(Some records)
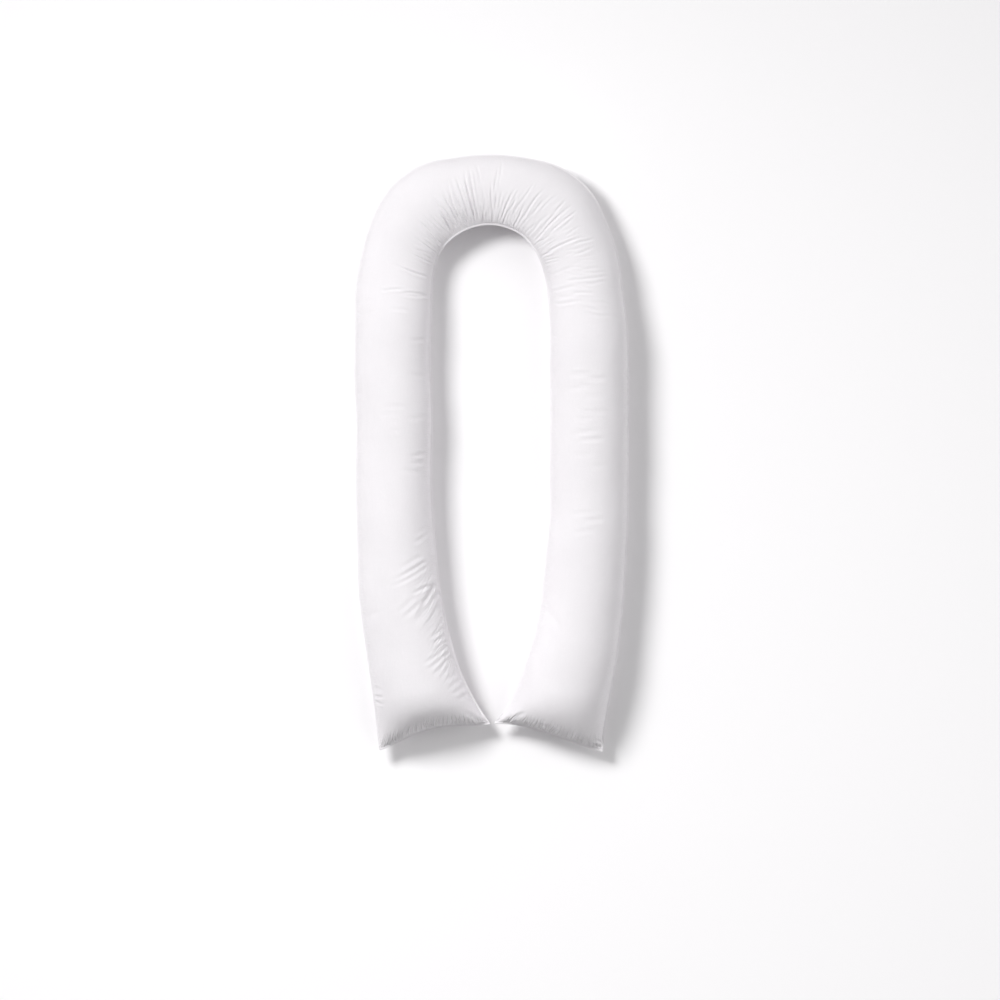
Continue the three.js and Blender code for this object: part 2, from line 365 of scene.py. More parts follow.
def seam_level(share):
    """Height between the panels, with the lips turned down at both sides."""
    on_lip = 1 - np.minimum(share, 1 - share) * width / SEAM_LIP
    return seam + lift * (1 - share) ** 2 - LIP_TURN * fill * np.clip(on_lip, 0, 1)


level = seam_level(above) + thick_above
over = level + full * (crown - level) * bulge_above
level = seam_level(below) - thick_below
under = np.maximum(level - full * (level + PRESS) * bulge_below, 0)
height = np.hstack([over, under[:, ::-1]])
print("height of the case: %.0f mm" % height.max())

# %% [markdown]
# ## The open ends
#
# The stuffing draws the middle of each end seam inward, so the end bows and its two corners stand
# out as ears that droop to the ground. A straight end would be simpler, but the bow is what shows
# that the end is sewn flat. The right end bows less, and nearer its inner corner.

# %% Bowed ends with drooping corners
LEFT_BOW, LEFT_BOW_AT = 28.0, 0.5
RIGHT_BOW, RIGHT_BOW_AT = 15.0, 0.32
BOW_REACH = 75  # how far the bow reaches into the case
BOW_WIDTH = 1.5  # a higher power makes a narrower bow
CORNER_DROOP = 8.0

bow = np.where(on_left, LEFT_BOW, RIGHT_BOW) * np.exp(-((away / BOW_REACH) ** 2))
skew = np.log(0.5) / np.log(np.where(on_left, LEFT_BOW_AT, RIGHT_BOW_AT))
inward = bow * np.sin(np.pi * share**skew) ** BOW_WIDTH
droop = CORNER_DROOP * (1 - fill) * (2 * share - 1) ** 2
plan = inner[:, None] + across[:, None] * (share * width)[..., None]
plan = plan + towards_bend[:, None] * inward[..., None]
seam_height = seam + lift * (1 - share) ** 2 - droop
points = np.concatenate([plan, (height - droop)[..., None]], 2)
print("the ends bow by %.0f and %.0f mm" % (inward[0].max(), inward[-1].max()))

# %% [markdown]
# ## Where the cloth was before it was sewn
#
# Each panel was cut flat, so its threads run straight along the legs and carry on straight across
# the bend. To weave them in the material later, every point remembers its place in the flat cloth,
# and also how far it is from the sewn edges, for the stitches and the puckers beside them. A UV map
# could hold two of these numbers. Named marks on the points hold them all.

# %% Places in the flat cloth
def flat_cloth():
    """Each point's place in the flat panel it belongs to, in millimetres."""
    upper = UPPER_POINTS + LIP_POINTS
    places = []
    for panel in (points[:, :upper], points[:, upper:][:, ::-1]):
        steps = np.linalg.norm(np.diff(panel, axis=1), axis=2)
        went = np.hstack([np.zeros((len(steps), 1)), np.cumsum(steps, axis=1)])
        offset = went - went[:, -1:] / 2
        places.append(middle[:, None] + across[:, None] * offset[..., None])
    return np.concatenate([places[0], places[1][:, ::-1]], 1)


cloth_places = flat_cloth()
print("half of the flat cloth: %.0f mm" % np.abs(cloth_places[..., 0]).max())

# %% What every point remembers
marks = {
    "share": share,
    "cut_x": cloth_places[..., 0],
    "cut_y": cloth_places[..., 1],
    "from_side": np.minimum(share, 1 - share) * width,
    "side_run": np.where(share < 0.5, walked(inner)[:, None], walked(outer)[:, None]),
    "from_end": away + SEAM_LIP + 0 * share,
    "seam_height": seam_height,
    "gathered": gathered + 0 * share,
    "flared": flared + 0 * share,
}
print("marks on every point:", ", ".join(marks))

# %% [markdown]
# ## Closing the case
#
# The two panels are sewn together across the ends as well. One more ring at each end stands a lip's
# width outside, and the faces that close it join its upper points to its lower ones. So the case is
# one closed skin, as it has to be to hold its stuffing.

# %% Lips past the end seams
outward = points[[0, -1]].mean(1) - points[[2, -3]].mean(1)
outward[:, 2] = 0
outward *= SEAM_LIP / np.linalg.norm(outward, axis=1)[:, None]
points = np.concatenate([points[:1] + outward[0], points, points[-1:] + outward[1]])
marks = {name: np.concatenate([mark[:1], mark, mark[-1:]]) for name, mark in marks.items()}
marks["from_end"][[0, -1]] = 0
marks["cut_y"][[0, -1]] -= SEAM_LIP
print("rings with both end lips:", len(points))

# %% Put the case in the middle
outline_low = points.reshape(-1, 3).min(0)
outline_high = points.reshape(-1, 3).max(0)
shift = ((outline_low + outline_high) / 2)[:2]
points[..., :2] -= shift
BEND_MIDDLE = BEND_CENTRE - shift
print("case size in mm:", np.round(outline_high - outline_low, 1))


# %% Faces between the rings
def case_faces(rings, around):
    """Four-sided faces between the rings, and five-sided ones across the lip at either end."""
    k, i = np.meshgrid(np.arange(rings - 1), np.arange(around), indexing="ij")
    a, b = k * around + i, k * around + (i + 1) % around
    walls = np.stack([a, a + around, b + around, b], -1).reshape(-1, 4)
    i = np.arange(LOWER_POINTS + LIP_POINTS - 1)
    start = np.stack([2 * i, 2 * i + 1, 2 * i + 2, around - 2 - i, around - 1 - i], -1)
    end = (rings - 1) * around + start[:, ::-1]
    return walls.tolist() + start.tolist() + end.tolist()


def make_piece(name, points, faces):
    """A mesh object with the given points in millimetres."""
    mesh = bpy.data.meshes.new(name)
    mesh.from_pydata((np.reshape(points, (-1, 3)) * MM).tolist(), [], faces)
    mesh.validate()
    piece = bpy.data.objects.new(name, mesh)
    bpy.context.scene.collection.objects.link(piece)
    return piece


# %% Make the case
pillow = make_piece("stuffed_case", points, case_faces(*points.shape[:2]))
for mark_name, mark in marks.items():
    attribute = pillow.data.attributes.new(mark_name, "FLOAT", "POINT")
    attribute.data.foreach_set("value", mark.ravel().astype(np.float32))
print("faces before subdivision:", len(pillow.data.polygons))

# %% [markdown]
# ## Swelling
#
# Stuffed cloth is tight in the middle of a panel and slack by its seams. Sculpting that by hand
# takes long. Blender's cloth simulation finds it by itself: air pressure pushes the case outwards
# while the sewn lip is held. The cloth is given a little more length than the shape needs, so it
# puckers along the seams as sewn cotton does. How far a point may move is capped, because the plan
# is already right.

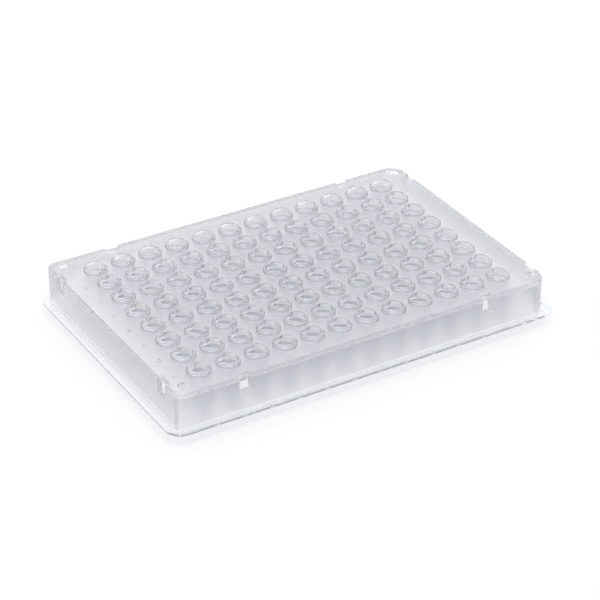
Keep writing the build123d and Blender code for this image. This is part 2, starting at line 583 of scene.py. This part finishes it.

Set task:
Print the lines above, unchanged, from the start of the records to the line with "# that the end", including that final line.

Result for this exercise:
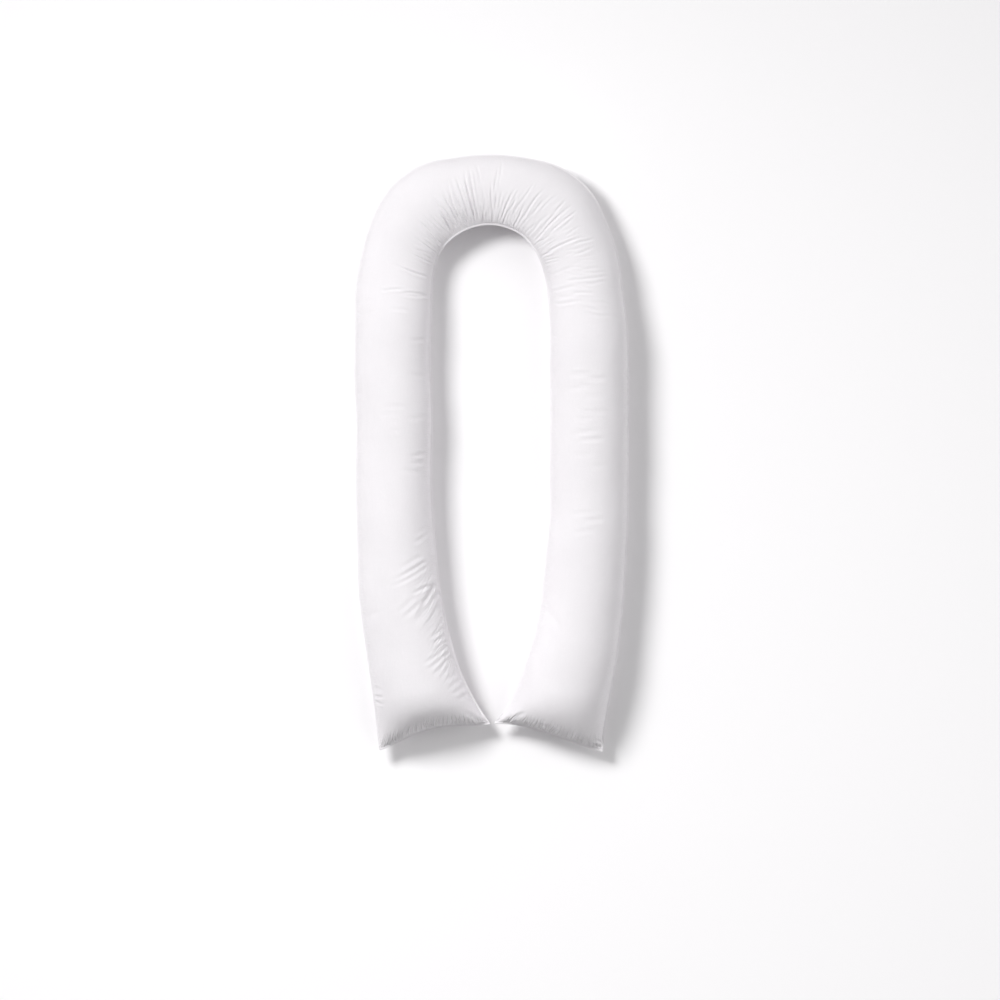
Continue the three.js and Blender code for this object: part 2, from line 365 of scene.py. More parts follow.
def seam_level(share):
    """Height between the panels, with the lips turned down at both sides."""
    on_lip = 1 - np.minimum(share, 1 - share) * width / SEAM_LIP
    return seam + lift * (1 - share) ** 2 - LIP_TURN * fill * np.clip(on_lip, 0, 1)


level = seam_level(above) + thick_above
over = level + full * (crown - level) * bulge_above
level = seam_level(below) - thick_below
under = np.maximum(level - full * (level + PRESS) * bulge_below, 0)
height = np.hstack([over, under[:, ::-1]])
print("height of the case: %.0f mm" % height.max())

# %% [markdown]
# ## The open ends
#
# The stuffing draws the middle of each end seam inward, so the end bows and its two corners stand
# out as ears that droop to the ground. A straight end would be simpler, but the bow is what shows
# that the end is sewn flat. The right end bows less, and nearer its inner corner.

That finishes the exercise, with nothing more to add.